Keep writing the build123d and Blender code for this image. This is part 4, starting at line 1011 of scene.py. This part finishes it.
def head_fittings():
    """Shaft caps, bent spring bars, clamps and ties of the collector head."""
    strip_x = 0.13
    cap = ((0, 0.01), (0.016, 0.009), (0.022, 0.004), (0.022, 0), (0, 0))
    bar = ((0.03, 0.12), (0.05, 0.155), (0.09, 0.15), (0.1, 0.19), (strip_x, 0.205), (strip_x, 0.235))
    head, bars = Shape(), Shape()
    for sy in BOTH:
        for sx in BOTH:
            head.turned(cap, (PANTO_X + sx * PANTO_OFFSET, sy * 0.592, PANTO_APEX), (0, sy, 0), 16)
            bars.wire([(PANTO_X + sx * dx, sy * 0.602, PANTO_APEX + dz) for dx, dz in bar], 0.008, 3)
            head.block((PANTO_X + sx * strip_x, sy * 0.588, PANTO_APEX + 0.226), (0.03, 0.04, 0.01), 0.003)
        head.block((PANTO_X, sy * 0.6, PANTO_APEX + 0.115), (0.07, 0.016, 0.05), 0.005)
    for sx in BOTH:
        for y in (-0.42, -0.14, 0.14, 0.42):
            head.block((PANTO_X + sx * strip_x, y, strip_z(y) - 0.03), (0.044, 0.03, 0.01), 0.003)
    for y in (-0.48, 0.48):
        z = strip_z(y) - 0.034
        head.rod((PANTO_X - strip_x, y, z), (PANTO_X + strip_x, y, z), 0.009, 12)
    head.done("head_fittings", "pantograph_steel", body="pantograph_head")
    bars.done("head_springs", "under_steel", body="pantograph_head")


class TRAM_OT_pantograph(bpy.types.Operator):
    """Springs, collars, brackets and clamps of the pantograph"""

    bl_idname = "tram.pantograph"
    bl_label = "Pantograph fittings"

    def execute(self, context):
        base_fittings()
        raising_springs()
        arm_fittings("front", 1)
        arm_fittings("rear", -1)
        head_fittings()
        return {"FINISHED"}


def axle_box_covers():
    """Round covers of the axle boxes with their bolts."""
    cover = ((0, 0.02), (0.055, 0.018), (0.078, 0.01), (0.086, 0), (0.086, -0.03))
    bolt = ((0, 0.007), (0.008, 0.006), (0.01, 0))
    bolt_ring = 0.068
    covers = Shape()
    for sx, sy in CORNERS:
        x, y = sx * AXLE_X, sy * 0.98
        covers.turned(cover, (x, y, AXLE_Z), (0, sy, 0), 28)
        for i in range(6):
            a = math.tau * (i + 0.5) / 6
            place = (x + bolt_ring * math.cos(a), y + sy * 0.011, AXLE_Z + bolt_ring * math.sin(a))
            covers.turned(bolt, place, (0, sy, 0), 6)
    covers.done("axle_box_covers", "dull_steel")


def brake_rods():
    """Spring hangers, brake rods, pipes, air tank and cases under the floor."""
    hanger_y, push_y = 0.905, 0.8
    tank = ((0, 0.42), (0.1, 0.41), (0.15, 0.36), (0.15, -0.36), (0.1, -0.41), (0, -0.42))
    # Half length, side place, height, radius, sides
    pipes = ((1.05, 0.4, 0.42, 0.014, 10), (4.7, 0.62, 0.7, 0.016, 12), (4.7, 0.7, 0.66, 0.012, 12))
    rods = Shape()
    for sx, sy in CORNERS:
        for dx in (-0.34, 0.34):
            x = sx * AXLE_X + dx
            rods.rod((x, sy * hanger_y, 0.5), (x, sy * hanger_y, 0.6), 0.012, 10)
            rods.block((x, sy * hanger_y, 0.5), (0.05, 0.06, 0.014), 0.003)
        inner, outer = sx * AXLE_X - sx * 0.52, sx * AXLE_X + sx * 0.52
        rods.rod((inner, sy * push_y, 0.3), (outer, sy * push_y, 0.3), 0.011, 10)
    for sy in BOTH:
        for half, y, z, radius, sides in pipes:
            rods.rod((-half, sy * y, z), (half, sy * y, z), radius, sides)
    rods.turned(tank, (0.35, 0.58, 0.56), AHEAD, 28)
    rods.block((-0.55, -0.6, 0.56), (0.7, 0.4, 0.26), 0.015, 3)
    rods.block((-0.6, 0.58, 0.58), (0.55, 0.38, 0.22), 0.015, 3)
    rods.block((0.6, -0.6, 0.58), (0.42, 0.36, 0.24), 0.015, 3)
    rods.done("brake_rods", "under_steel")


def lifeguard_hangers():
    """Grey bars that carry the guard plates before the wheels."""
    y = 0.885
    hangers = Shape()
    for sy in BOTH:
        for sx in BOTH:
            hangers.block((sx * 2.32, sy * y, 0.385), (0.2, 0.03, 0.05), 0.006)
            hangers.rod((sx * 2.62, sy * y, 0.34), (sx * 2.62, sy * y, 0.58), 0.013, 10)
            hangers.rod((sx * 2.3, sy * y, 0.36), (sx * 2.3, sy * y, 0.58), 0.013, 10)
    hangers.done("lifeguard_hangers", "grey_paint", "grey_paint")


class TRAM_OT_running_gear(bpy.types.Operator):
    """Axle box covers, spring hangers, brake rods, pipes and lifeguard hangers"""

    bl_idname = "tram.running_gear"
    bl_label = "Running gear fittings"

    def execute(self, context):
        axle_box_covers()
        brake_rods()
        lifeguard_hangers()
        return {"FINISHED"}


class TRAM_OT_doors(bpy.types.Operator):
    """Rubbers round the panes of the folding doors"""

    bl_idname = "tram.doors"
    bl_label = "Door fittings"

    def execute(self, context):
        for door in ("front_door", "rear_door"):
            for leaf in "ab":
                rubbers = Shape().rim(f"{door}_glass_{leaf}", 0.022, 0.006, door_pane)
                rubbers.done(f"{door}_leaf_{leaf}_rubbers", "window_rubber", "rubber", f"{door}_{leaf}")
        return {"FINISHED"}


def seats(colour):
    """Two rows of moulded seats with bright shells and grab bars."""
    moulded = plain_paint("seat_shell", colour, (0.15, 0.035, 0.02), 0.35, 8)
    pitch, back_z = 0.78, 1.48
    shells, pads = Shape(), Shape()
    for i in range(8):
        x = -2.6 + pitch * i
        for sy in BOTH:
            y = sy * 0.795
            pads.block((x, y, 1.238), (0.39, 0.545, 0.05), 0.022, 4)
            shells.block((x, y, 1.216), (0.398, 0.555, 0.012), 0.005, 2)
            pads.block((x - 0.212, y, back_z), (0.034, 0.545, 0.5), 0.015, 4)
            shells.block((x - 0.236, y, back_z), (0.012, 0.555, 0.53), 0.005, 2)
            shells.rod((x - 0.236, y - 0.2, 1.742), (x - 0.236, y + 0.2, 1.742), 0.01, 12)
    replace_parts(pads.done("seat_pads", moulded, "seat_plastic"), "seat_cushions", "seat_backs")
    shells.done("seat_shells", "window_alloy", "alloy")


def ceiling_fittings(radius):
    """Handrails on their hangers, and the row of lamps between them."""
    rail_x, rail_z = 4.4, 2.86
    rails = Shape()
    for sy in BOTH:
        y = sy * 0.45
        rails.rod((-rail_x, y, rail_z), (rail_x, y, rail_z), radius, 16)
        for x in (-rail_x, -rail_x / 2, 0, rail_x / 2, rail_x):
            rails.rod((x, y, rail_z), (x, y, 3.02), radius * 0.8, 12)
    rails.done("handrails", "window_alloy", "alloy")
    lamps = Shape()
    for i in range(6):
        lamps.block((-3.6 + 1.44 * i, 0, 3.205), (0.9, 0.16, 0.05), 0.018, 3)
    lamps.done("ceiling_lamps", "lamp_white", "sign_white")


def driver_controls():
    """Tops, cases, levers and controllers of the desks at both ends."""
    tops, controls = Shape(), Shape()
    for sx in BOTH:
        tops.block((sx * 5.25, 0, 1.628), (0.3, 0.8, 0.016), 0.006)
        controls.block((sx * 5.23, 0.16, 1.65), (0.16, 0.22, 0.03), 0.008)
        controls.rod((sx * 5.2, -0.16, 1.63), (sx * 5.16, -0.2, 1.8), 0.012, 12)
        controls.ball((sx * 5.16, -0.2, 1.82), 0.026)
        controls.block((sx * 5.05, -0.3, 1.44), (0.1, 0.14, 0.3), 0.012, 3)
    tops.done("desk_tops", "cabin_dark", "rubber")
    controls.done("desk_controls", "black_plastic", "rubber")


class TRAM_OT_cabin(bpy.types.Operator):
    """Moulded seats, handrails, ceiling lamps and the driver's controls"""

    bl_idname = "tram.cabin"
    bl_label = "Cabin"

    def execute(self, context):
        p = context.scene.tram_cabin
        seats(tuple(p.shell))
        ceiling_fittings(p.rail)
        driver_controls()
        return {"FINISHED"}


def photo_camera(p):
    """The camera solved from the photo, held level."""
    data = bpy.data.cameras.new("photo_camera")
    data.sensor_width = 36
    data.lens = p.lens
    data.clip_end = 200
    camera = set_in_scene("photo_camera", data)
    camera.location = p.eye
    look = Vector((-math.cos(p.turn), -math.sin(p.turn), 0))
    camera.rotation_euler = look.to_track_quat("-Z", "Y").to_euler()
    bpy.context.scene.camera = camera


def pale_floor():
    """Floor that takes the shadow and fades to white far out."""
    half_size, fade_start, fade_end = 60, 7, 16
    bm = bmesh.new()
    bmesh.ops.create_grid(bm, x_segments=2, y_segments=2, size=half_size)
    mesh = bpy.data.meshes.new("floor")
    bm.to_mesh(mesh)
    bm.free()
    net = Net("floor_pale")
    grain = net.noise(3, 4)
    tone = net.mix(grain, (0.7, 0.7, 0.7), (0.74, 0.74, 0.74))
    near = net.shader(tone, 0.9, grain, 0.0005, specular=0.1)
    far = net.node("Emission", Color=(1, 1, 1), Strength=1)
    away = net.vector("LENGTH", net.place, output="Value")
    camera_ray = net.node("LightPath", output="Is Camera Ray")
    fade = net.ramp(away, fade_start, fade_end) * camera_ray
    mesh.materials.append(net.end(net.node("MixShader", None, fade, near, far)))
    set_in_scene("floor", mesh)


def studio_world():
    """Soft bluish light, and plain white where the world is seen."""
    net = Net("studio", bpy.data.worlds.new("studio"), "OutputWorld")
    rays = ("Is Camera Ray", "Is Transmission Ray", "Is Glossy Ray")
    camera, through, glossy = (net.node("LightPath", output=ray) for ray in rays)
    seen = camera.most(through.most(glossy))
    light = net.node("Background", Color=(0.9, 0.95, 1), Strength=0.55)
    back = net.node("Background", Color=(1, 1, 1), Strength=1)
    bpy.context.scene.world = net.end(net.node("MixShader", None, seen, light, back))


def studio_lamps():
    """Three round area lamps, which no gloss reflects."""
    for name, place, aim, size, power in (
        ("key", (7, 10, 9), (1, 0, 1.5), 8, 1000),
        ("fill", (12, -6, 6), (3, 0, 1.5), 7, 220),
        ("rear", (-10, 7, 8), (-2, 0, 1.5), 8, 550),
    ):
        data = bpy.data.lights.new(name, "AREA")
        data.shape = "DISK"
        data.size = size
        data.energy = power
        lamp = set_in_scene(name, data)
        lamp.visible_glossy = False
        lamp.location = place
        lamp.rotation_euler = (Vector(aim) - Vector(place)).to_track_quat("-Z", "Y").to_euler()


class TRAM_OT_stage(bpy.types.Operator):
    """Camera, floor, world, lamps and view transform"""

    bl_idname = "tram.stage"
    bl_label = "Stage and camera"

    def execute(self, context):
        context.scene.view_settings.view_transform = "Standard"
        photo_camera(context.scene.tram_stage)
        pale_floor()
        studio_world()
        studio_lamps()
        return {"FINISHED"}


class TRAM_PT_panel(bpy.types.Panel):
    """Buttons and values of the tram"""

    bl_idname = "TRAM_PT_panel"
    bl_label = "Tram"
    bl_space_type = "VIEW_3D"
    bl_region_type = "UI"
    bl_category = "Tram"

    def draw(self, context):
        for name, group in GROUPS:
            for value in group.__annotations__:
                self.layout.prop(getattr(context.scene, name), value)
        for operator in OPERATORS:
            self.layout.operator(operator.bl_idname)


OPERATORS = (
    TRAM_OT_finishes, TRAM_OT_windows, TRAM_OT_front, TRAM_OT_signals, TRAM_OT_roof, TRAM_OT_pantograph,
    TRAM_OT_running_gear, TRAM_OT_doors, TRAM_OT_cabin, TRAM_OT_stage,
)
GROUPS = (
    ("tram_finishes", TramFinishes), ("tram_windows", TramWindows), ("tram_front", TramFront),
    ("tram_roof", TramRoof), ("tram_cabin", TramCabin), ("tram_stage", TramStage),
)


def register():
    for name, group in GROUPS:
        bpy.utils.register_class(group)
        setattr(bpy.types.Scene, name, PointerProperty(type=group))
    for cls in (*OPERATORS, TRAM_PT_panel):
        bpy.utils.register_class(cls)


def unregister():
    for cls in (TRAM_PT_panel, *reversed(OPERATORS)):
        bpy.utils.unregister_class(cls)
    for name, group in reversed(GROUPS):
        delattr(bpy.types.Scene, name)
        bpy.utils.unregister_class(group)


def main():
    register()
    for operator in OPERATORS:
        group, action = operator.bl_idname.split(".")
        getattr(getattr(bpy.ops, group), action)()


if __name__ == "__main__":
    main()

·····

» TASK TO COMPLETE
Read the lines above. Gather those in which the string "pads" is found.

» EXERCISE SOLUTION
    shells, pads = Shape(), Shape()
            pads.block((x, y, 1.238), (0.39, 0.545, 0.05), 0.022, 4)
            pads.block((x - 0.212, y, back_z), (0.034, 0.545, 0.5), 0.015, 4)
    replace_parts(pads.done("seat_pads", moulded, "seat_plastic"), "seat_cushions", "seat_backs")